Angleterre-Russie à Marseille pourrait aussi être problématique. D'abord parce que c'est le retour des Anglais à Marseille depuis les graves incidents de 1998 et ensuite parce qu'il pourrait y avoir un noyau important de hooligans russes.

Les principaux matches à risques sont dans tous les cas déjà ciblés par les policiers français et européens.

Et est-ce qu'il y a des hooligans français qui pourraient se manifester ?
Pour les Français, il y a deux risques sécuritaires majeurs, les hooligans purs et durs d'une part, et les réactions des populations locales à la présence sur leur territoire de supporters étrangers parfois excités, d'autre part. Lors des affrontements entre Anglais et Marseillais en 1998, il y avait des supporters actifs de l'OM mais aussi des habitants de Marseille pas forcément habitués du Vélodrome. Il peut par ailleurs y avoir des mobilisations ponctuelles de hooligans français en fonction des affiches et de leur localisation : le match de la Turquie à Paris ou celui de l'Albanie à Lyon ou d'éventuelles rencontres de la France contre un pays possédant un fort contingent de hooligans…

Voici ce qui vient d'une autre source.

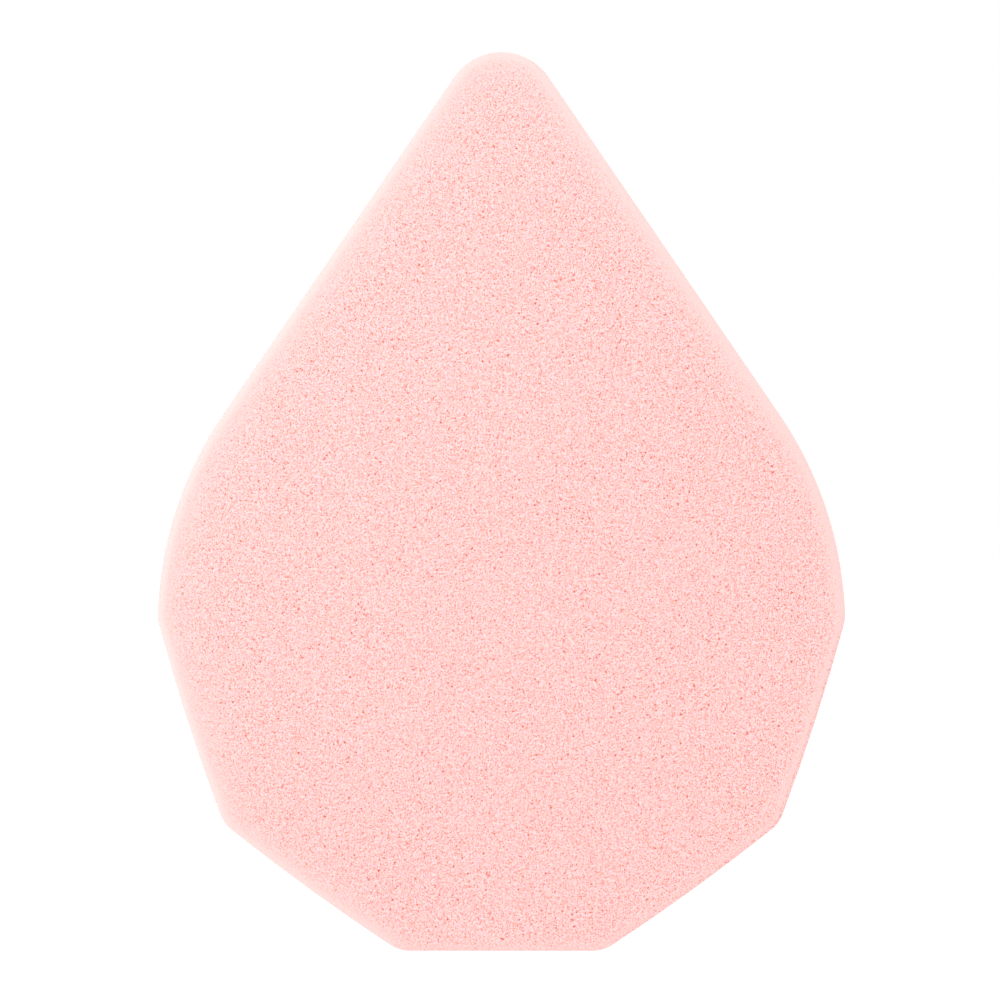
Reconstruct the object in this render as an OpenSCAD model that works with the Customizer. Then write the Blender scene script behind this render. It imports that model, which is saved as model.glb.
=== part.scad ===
// Makeup sponge: one solid block of fine open-cell foam, cut as a thick flat drop.
// It stands on its flat foot with the tip up (+Z). Its two broad faces look along -Y (front)
// and +Y (back). The outline is a chain of arcs, each tangent to the next, so every stretch of
// it is known by a centre, a radius and the turn of its outward normal from straight up.

/* [Drop] */
// Height from the foot to the top of the tip
drop_h = 66; // [54:0.5:90]
// Width across the shoulders, where the drop is widest
drop_w = 50.6; // [40:0.2:62]
// Thickness from the front face to the back face
drop_t = 22; // [12:0.5:36]

/* [Tip and shoulders] */
// Radius of the rounded tip, seen from the front
tip_r = 4.2; // [2.6:0.1:8]
// Radius of each shoulder's round, seen from the front
shoulder_r = 27.9; // [22:0.1:34]
// How far the widest place lies below the middle of the facets
shoulder_sag = 0.5; // [0:0.1:1.5]

/* [Facets of the foot end] */
// How many such facets a full turn would hold
facet_turn_count = 10; // [9:1:12]
// How deep each facet is cut in from the half width, at its middle
facet_cut = 1.1; // [0.8:0.05:2]
// Radius of the slight outward bow of the four facets beside the foot
facet_bow_r = 160; // [90:10:400]
// Radius of the soft corner between two facets, and between a facet and a shoulder
corner_r = 2.6; // [2.2:0.1:4]

/* [Rim] */
// Radius of the rounded rim between a broad face and the side wall
rim_r = 0.7; // [0.4:0.1:2]

/* [Hidden] */

// Turn of the outward normal between two points on a round, and the fewest steps in one arc
turn_step = 6;
fewest_steps = 3;
// Steps round each rim
rim_steps = 6;

// Normals are turned clockwise from straight up: 90 points right, 180 points down
facet_turn = 360 / facet_turn_count;
side_normal = 180 - 2 * facet_turn;
lower_normal = 180 - facet_turn;
foot_normal = 180;

// Places in the plane of the drop, as [across, up] from the middle of the foot
facet_reach = drop_w / 2 - facet_cut;
facet_middle = [0, facet_reach];
tip_centre = [0, drop_h - tip_r];
shoulder_centre = [drop_w / 2 - shoulder_r, facet_reach - shoulder_sag];
side_bow_centre = facet_middle - (facet_bow_r - facet_reach) * away(side_normal);
lower_bow_centre = facet_middle - (facet_bow_r - facet_reach) * away(lower_normal);

// The straight flank touches both the tip's circle and the shoulder's
flank_normal = tangent_normal(tip_centre, tip_r, shoulder_centre, shoulder_r);

// Soft corners lie inside both of the curves that they join
shoulder_corner = corner_centre(shoulder_centre, shoulder_r, side_bow_centre, facet_bow_r);
facet_corner = corner_centre(side_bow_centre, facet_bow_r, lower_bow_centre, facet_bow_r);
foot_corner = foot_corner_centre(lower_bow_centre, facet_bow_r);

// Right half of the outline from the tip to the foot: [centre, radius, first normal, last normal]
right_arcs = [
    [tip_centre, tip_r, 0, flank_normal],
    [shoulder_centre, shoulder_r, flank_normal, normal_of(shoulder_corner - shoulder_centre)],
    [shoulder_corner, corner_r, normal_of(shoulder_corner - shoulder_centre),
        normal_of(shoulder_corner - side_bow_centre)],
    [side_bow_centre, facet_bow_r, normal_of(shoulder_corner - side_bow_centre),
        normal_of(facet_corner - side_bow_centre)],
    [facet_corner, corner_r, normal_of(facet_corner - side_bow_centre),
        normal_of(facet_corner - lower_bow_centre)],
    [lower_bow_centre, facet_bow_r, normal_of(facet_corner - lower_bow_centre),
        normal_of(foot_corner - lower_bow_centre)],
    [foot_corner, corner_r, normal_of(foot_corner - lower_bow_centre), foot_normal]
];

// Unit vector along a normal, and the normal along a vector
function away(normal) = [sin(normal), cos(normal)];
function normal_of(v) = atan2(v.x, v.y);

// Normal of the line that touches two circles on their right side, the first one above the other
function tangent_normal(c1, r1, c2, r2) =
    normal_of(c1 - c2) + acos((r2 - r1) / norm(c1 - c2));

// Centre of a soft corner that touches two large circles from inside, on their outer side
function corner_centre(c1, r1, c2, r2) =
    let (
        span = c2 - c1,
        gap = norm(span),
        in1 = r1 - corner_r,
        in2 = r2 - corner_r,
        along = (in1 * in1 - in2 * in2 + gap * gap) / (2 * gap),
        beside = sqrt(in1 * in1 - along * along),
        unit = span / gap
    )
    c1 + along * unit + beside * [unit.y, -unit.x];

// Centre of a soft corner that touches a large circle from inside and rests on the foot's plane
function foot_corner_centre(c, r) =
    [c.x + sqrt((r - corner_r) * (r - corner_r) - (c.y - corner_r) * (c.y - corner_r)), corner_r];

// Points of one arc drawn in by an inset, without the first point where the last arc ended on it
function arc_points(arc, inset, from_step) =
    let (steps = max(fewest_steps, ceil((arc[3] - arc[2]) / turn_step)))
    [for (i = [from_step:steps])
        arc[0] + (arc[1] - inset) * away(arc[2] + (arc[3] - arc[2]) * i / steps)];

// The tip and the shoulder each start with a point of their own, because a flank lies between
function right_side(inset) =
    [for (k = [0:len(right_arcs) - 1]) each arc_points(right_arcs[k], inset, k < 2 ? 0 : 1)];

// Whole outline, clockwise from the top of the tip
function outline(inset) =
    let (right = right_side(inset))
    concat(right, [for (i = [len(right) - 1:-1:1]) [-right[i].x, right[i].y]]);

// A ring of the skin: the outline drawn in by an inset, at a depth from front to back
function ring(inset, depth) = [for (p = outline(inset)) [p.x, depth, p.y]];

// Rings round the front rim, from the face to the side wall, then round the back rim
skin_rings = concat(
    [for (i = [0:rim_steps])
        let (turn = 90 * i / rim_steps)
        ring(rim_r * (1 - sin(turn)), rim_r * (1 - cos(turn)) - drop_t / 2)],
    [for (i = [rim_steps:-1:0])
        let (turn = 90 * i / rim_steps)
        ring(rim_r * (1 - sin(turn)), drop_t / 2 - rim_r * (1 - cos(turn)))]
);

// Closed skin over a stack of rings with equal numbers of points
module skin(rings) {
    n = len(rings[0]);
    last = len(rings) - 1;
    front_face = [for (i = [0:n - 1]) i];
    back_face = [for (i = [n - 1:-1:0]) last * n + i];
    walls = [for (r = [0:last - 1], i = [0:n - 1])
        let (j = (i + 1) % n, here = r * n, next = (r + 1) * n)
        each [[here + i, next + i, next + j], [here + i, next + j, here + j]]];
    polyhedron(points = [for (r = rings) each r], faces = concat([front_face, back_face], walls));
}

module sponge_body() {
    color("#ffd0cb") skin(skin_rings);
}

sponge_body();
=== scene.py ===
import math

import bpy
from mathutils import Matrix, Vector


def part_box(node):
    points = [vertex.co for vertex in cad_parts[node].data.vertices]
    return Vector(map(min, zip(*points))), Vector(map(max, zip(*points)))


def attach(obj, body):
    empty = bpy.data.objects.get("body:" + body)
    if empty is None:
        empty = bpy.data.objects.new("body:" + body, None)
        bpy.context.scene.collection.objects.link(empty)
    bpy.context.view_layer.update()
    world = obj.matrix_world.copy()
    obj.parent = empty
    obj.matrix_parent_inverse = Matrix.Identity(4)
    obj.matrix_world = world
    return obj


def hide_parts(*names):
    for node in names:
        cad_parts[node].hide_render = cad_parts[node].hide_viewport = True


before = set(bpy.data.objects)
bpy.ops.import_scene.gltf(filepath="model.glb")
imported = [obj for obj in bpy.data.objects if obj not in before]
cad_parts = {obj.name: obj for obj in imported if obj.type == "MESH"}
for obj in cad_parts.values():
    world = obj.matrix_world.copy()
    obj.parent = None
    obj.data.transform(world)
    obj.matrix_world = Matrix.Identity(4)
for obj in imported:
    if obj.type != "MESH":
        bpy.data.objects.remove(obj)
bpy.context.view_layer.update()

mm = 0.001


def linearColour(hexText):
    # sRGB hex to the linear values that the shaders and lights take
    channels = [int(hexText[i:i + 2], 16) / 255 for i in (1, 3, 5)]
    return [c / 12.92 if c <= 0.04045 else ((c + 0.055) / 1.055) ** 2.4 for c in channels] + [1.0]


def addNode(tree, kind, settings=None, inputs=None):
    # settings: the node's own options. inputs: a socket's name or its place in the row, and what goes
    # in there: a value, another node's output, or another node, whose first output is then meant
    node = tree.nodes.new(kind)
    for name, value in (settings or {}).items():
        setattr(node, name, value)
    for socket, source in (inputs or {}).items():
        if isinstance(source, bpy.types.Node):
            source = source.outputs[0]
        if isinstance(source, bpy.types.NodeSocket):
            tree.links.new(source, node.inputs[socket])
        else:
            node.inputs[socket].default_value = source
    return node


# Camera: square on to the front face at half height, long lens, aimed a hair left of the middle
cameraView = {
    "lens": 150,                # mm, a long macro lens, so that the side walls stay hidden
    "sensor": 36,               # mm
    "frameWidth": 73.45 * mm,   # what the picture spans at the outline's depth
    "aimHeight": 33.11 * mm,
    "aimAcross": -0.1 * mm,
    "outlineDepth": -10.3 * mm,  # the front rim's outer edge makes the outline
    "clipStart": 1 * mm,
}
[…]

Des supporters anglais brûlent un drapeau tunisien à Marseille le 15 juin 1998. Crédit : Reuters.

Par ailleurs, l'attitude de la police française sera décisive : il lui faudra savoir faire respecter l'ordre public tout en accueillant correctement les supporters visiteurs et en s'efforçant de ne pas faire dégénérer certaines situations. C'est un challenge difficile qui n'avait pas été complètement réussi en 1998.

Mais ces affrontements potentiels ne se dérouleraient pas aux abords des stades ?
Non, les enceintes et leurs abords seront tellement sécurisés que les risques y sont a priori moindres. Les affrontements risquent plutôt de se situer loin des stades, notamment en centre-ville vers les « fan zones » parce qu'il s'agit de lieux de passages de différentes populations. Leurs accès seront contrôlés mais moins faciles à sécuriser que les stades.

Dans tous les cas, il s'agit du premier Euro à 24 pays dans un contexte de sécurité lié au terrorisme qui n'a encore jamais été vu jusque-là. Ce sera un gros défi sécuritaire.